# Need suggestion on Rechargeable AAA bateries for PS2 controller !!!



## Skyh3ck (Aug 24, 2013)

hey friend

i have bought a PS2 and also have one wireless controller, the controller requires two AAA batteries

i am planning to buy rechargeable batteries and a charger to use for this purpose, 

please suggest me can i use rechargeable batteries with it and good brand to go for,

also will a 1.2V battery work with this controller, currently i am using Eveready 1.5 V batteries, asking before placing order on ebay


----------



## Skyh3ck (Aug 26, 2013)

anyone please reply, i googled a lot, but no answer

i think PS2 is very famous and used console, so many people would have been in situation like me


----------



## Skyh3ck (Aug 29, 2013)

not a single expert here, please rpely firends


----------



## anirbandd (Aug 29, 2013)

arrey yaar, any AAA battery will do... if you want good quality, then you need to spend. 

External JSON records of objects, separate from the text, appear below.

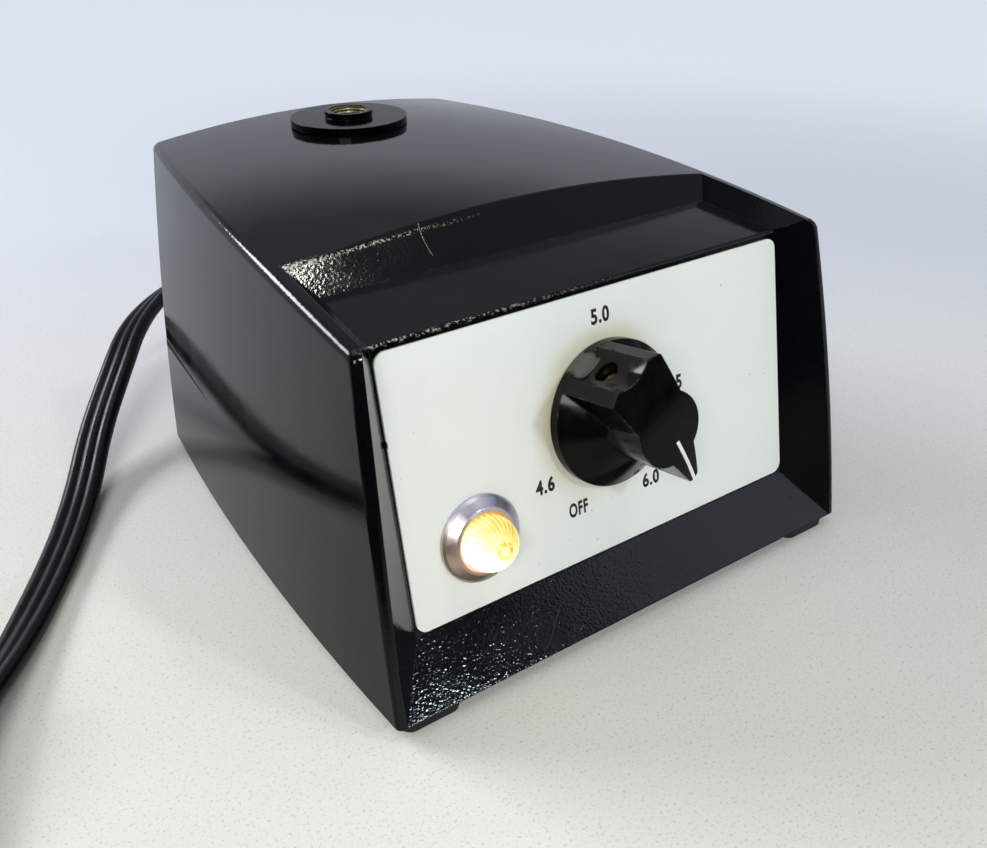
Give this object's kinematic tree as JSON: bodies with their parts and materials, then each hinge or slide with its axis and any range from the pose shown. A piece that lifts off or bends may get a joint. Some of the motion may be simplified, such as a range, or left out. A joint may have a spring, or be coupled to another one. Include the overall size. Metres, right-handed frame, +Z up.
{
  "type": "fiber optic illuminator",
  "caption": "Black bench light box with a white dial plate, pointer knob, lit amber pilot lamp, a light-guide port on top and a flat mains cord.",
  "frame": {"origin": "on the table, under the middle of the box's overall outline", "axes": "+X to the right seen from the dial side, +Y from the dial to the back, +Z up"},
  "size_m": [0.3189, 0.2292, 0.0893],
  "materials": {
    "shell_black": "glossy with a fine orange-peel texture",
    "zinc_steel": "zinc plated",
    "rubber_black": "matt moulded",
    "dial_white": "smooth semi-gloss",
    "bakelite": "polished moulding",
    "pointer_white": "paint filled",
    "brass": "turned, dull",
    "nickel": "nickel plated",
    "ceramic_white": "glazed",
    "resistance_wire": "wound wire",
    "chrome_trim": "bright",
    "amber_lens": "lit amber",
    "fibre_brown": "vulcanised fibre",
    "clear_glass": "clear",
    "port_black": "gloss black",
    "aluminium_plain": "turned",
    "tungsten": "wire",
    "core_steel": "varnished laminations",
    "nylon_white": "moulded",
    "winding_tape": "varnished tape",
    "tinned_brass": "tinned",
    "lead_black": "insulated wire",
    "lead_yellow": "insulated wire",
    "cord_black": "satin ribbed",
    "tie_black": "satin",
    "plug_brass": "bright"
  },
  "bodies": {
    "base": {"housing": "shell_black", "base_plate": "zinc_steel", "feet": "rubber_black", "base_screws": "zinc_steel", "dial_plate": "dial_white", "rheostat_bushing": "nickel", "lock_washer": "zinc_steel", "panel_nut": "nickel", "rheostat_cup": "ceramic_white", "resistance_element": "resistance_wire", "rheostat_lugs": "brass", "pilot_bezel": "chrome_trim", "pilot_lens": "amber_lens", "pilot_nut": "nickel", "pilot_socket": "fibre_brown", "pilot_bulb": "clear_glass", "port_flange": "port_black", "port_bush": "brass", "port_nut": "brass", "lens_tube": "aluminium_plain", "condenser_lens": "clear_glass", "lens_ring": "aluminium_plain", "lens_spacer": "aluminium_plain", "lamp_bulb": "clear_glass", "lamp_filament": "tungsten", "lamp_base": "brass", "lamp_socket": "ceramic_white", "lamp_bracket": "zinc_steel", "bracket_screws": "zinc_steel", "transformer_core": "core_steel", "transformer_bobbin": "nylon_white", "transformer_windings": "winding_tape", "transformer_frame": "core_steel", "frame_screws": "zinc_steel", "core_pad": "fibre_brown", "terminal_strip": "fibre_brown", "terminal_lugs": "tinned_brass", "mains_leads": "lead_black", "lamp_leads": "lead_yellow", "strain_relief": "rubber_black", "cord_inner_end": "cord_black", "power_cord": "cord_black", "cord_tail": "cord_black", "cord_coil": "cord_black", "coil_tie": "tie_black", "plug_body": "rubber_black", "plug_blades": "plug_brass", "plug_earth_pin": "plug_brass"},
    "selector": {"selector_knob": "bakelite", "pointer_line": "pointer_white", "set_screw": "brass", "selector_shaft": "brass", "wiper_hub": "ceramic_white", "wiper_arm": "brass"}
  },
  "joints": [
    {"name": "selector_turn", "type": "hinge", "parent": "base", "child": "selector", "pos_m": [0, -0.05768, 0.0455], "axis": [0, -0.9822, 0.1877], "range_deg": [0, 301]}
  ]
}
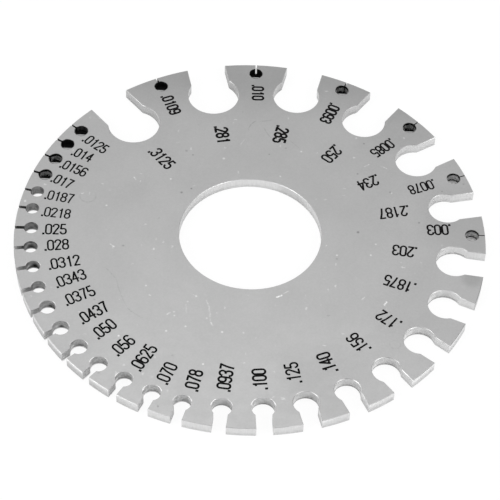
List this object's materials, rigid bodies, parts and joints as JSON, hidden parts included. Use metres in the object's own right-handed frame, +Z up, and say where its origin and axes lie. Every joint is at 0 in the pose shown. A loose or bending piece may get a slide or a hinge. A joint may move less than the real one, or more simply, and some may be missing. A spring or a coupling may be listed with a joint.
{
  "type": "wire gauge plate",
  "caption": "Flat round steel gauge plate with a centre hole and graded keyhole slots around its rim, for checking the thickness of wire and sheet metal.",
  "frame": {"origin": "centre of the centre hole, on the underside that the plate lies on", "axes": "+Z up along the centre hole's axis, out of the numbered face; +X through the tooth of the finest slit, to the right in the picture; +Y away from the viewer"},
  "size_m": [0.0826, 0.0826, 0.002],
  "materials": {
    "ground_steel": "satin ground steel, machined slot walls",
    "black_fill": "matt black fill of the size numbers"
  },
  "bodies": {
    "root": {"gauge_plate": "ground_steel"}
  },
  "joints": []
}
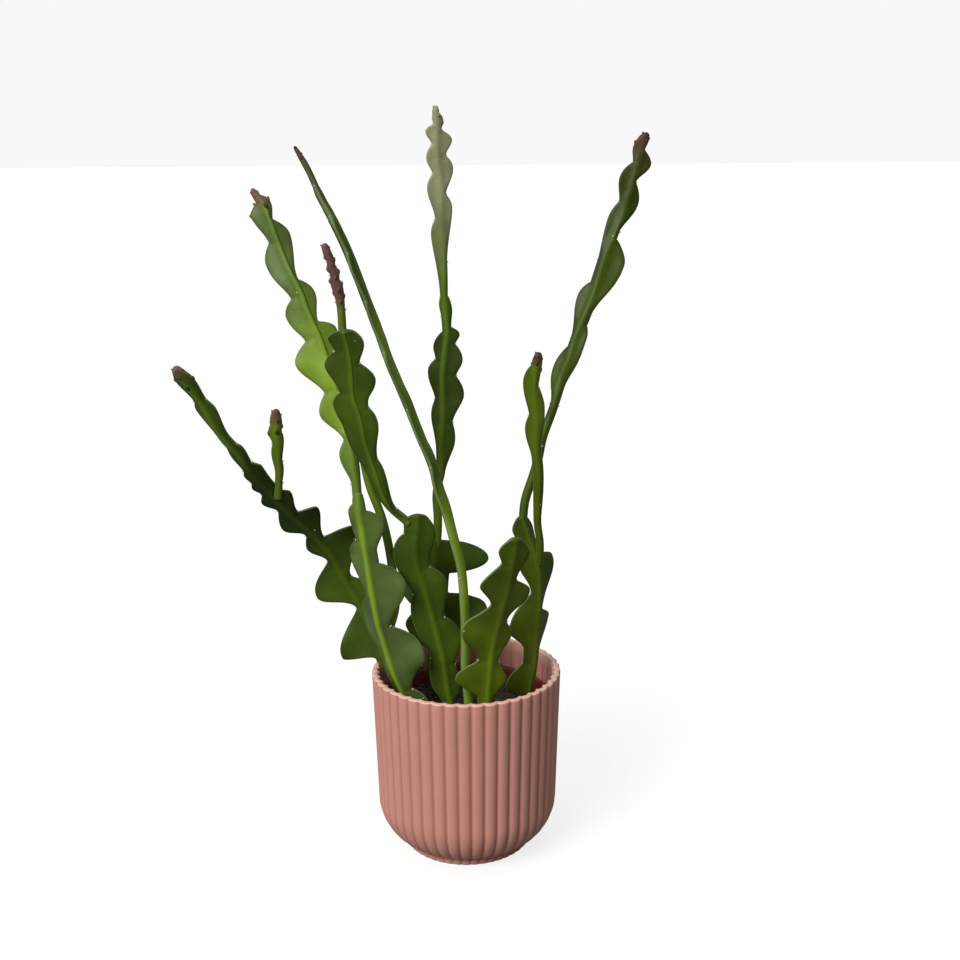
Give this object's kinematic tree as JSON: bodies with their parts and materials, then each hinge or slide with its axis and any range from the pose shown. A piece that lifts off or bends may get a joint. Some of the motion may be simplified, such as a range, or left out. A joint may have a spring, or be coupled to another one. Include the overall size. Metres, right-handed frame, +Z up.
{
  "type": "potted fishbone cactus",
  "caption": "Fishbone cactus with flat zigzag-lobed stems, in soil in a plain nursery pot that stands in a ribbed round cover pot.",
  "frame": {"origin": "middle of the cover pot's flat foot, on the surface it stands on", "axes": "+Z up along the pot's axis; -Y is the side the picture shows; +X is to the right in the picture"},
  "size_m": [0.1769, 0.0748, 0.2901],
  "materials": {
    "cover_pot": "satin",
    "nursery_pot": "satin",
    "potting_soil": "matte",
    "old_stem": "waxy satin",
    "young_stem": "waxy satin"
  },
  "bodies": {
    "root": {"cover_pot": "cover_pot", "nursery_pot": "nursery_pot", "potting_soil": "potting_soil", "stem_left_arching": "old_stem", "stem_left_front": "young_stem", "stem_centre": "old_stem", "stem_centre_back": "old_stem", "stem_edge_on": "young_stem", "stem_right_front": "old_stem", "stem_right_back": "old_stem"}
  },
  "joints": []
}
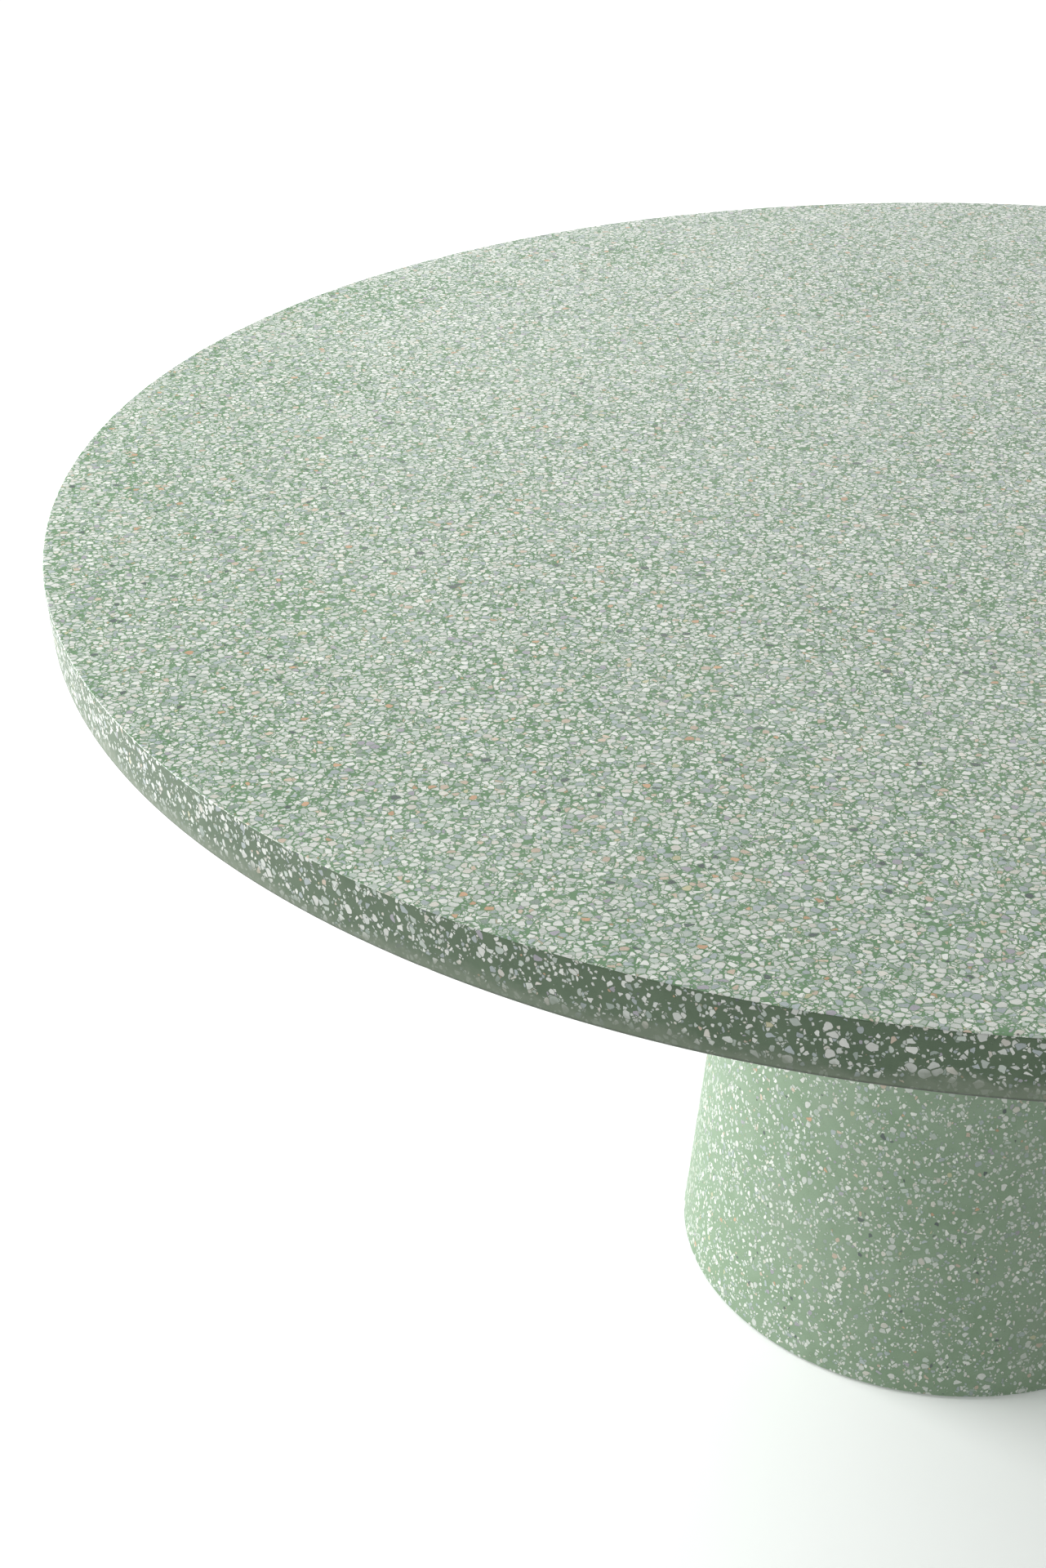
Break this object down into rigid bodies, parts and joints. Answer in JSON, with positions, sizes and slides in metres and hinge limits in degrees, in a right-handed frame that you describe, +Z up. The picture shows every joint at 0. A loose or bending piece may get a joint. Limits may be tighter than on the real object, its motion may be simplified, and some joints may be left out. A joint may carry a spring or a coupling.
{
  "type": "round pedestal table",
  "caption": "Round terrazzo table: a thick disc bolted through a steel plate to one hollow tapered pedestal that stands on hidden levelling feet.",
  "frame": {"origin": "on the floor under the middle of the table, at the soles of the levelling feet with all six screwed home", "axes": "+Z up, along the table's axis; +X through levelling foot 1"},
  "size_m": [1.4997, 1.4998, 0.76],
  "materials": {
    "top_terrazzo": "satin",
    "pedestal_terrazzo": "matte",
    "bare_steel": "matte",
    "zinc_steel": "satin",
    "foot_steel": "satin",
    "dark_steel": "satin",
    "coated_steel": "matte",
    "black_rubber": "matte",
    "foot_rubber": "matte"
  },
  "bodies": {
    "table": {"table_top": "top_terrazzo", "top_mesh": "bare_steel", "top_sockets": "zinc_steel", "bedding_pad": "black_rubber", "mounting_plate": "coated_steel", "top_washers": "zinc_steel", "top_bolts": "zinc_steel", "plate_screws": "dark_steel", "head_gasket": "black_rubber", "head_sockets": "zinc_steel", "pedestal": "pedestal_terrazzo", "pedestal_cage": "bare_steel", "foot_sockets": "zinc_steel"},
    "foot_1": {"foot_1_sole": "foot_rubber", "foot_1_pad": "foot_steel"},
    "foot_1_screw": {"foot_1_screw": "zinc_steel"},
    "foot_2": {"foot_2_sole": "foot_rubber", "foot_2_pad": "foot_steel"},
    "foot_2_screw": {"foot_2_screw": "zinc_steel"},
    "foot_3": {"foot_3_sole": "foot_rubber", "foot_3_pad": "foot_steel"},
    "foot_3_screw": {"foot_3_screw": "zinc_steel"},
    "foot_4": {"foot_4_sole": "foot_rubber", "foot_4_pad": "foot_steel"},
    "foot_4_screw": {"foot_4_screw": "zinc_steel"},
    "foot_5": {"foot_5_sole": "foot_rubber", "foot_5_pad": "foot_steel"},
    "foot_5_screw": {"foot_5_screw": "zinc_steel"},
    "foot_6": {"foot_6_sole": "foot_rubber", "foot_6_pad": "foot_steel"},
    "foot_6_screw": {"foot_6_screw": "zinc_steel"}
  },
  "joints": [
    {"name": "foot_1_extend", "type": "slide", "parent": "table", "child": "foot_1", "axis": [0, 0, -1], "range_m": [0, 0.012]},
    {"name": "foot_1_turn", "type": "hinge", "parent": "foot_1", "child": "foot_1_screw", "pos_m": [0.203, 0, 0.007], "axis": [0, 0, -1], "range_deg": [0, 2470]},
    {"name": "foot_2_extend", "type": "slide", "parent": "table", "child": "foot_2", "axis": [0, 0, -1], "range_m": [0, 0.012]},
    {"name": "foot_2_turn", "type": "hinge", "parent": "foot_2", "child": "foot_2_screw", "pos_m": [0.1015, 0.1758, 0.007], "axis": [0, 0, -1], "range_deg": [0, 2470]},
    {"name": "foot_3_extend", "type": "slide", "parent": "table", "child": "foot_3", "axis": [0, 0, -1], "range_m": [0, 0.012]},
    {"name": "foot_3_turn", "type": "hinge", "parent": "foot_3", "child": "foot_3_screw", "pos_m": [-0.1015, 0.1758, 0.007], "axis": [0, 0, -1], "range_deg": [0, 2470]},
    {"name": "foot_4_extend", "type": "slide", "parent": "table", "child": "foot_4", "axis": [0, 0, -1], "range_m": [0, 0.012]},
    {"name": "foot_4_turn", "type": "hinge", "parent": "foot_4", "child": "foot_4_screw", "pos_m": [-0.203, 0, 0.007], "axis": [0, 0, -1], "range_deg": [0, 2470]},
    {"name": "foot_5_extend", "type": "slide", "parent": "table", "child": "foot_5", "axis": [0, 0, -1], "range_m": [0, 0.012]},
    {"name": "foot_5_turn", "type": "hinge", "parent": "foot_5", "child": "foot_5_screw", "pos_m": [-0.1015, -0.1758, 0.007], "axis": [0, 0, -1], "range_deg": [0, 2470]},
    {"name": "foot_6_extend", "type": "slide", "parent": "table", "child": "foot_6", "axis": [0, 0, -1], "range_m": [0, 0.012]},
    {"name": "foot_6_turn", "type": "hinge", "parent": "foot_6", "child": "foot_6_screw", "pos_m": [0.1015, -0.1758, 0.007], "axis": [0, 0, -1], "range_deg": [0, 2470]}
  ],
  "couplings": [
    {"joint": "foot_1_turn", "follows": "foot_1_extend", "rad_per_m": 3590.4},
    {"joint": "foot_2_turn", "follows": "foot_2_extend", "rad_per_m": 3590.4},
    {"joint": "foot_3_turn", "follows": "foot_3_extend", "rad_per_m": 3590.4},
    {"joint": "foot_4_turn", "follows": "foot_4_extend", "rad_per_m": 3590.4},
    {"joint": "foot_5_turn", "follows": "foot_5_extend", "rad_per_m": 3590.4},
    {"joint": "foot_6_turn", "follows": "foot_6_extend", "rad_per_m": 3590.4}
  ]
}
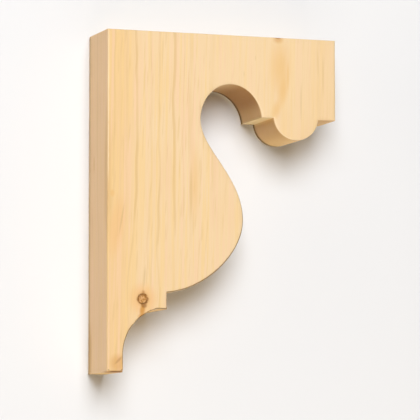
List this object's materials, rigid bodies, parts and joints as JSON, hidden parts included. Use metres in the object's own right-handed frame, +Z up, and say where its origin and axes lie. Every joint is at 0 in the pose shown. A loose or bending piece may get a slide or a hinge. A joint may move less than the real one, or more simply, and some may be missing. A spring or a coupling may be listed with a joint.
{
  "type": "wooden corbel bracket",
  "caption": "Scrolled pine corbel bracket: a thick sawn board with an arched arm, round drop, swelling belly and hollow foot, for carrying a shelf from a wall.",
  "frame": {"origin": "middle of the flat wall face, half way up the bracket and half way across its thickness", "axes": "+X out from the wall along the arm, +Y across the thickness of the board, +Z up to the shelf face"},
  "size_m": [0.181, 0.047, 0.254],
  "materials": {
    "pine": "bare sanded pine, matt, straight grain with one tight knot"
  },
  "bodies": {
    "root": {"corbel_bracket": "pine"}
  },
  "joints": []
}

good battery brand is that one, with a bunny rabbit.. forgot its name 



Spoiler



anyway, if you start using the forum for such lame questions...


----------



## harshilsharma63 (Aug 29, 2013)

anirbandd said:


> arrey yaar, any AAA battery will do... if you want good quality, then you need to spend.
> 
> good battery brand is that one, *with a bunny rabbit*.. forgot its name
> 
> ...



Duracell.


----------



## anirbandd (Aug 29, 2013)

yeah that... 

thanks


----------



## Skyh3ck (Aug 31, 2013)

no my question is that will a 1.2 v rechargeable battery work with wire less PS2 controller, why i am asking is because later i dont want the batteries to lie idle if not usable with this controller, and Forum is for helping and getting help from other right ?

PS2 is very famous and widely sold console, so many people on this forum must have a wireless controller so its better to ask before buying


----------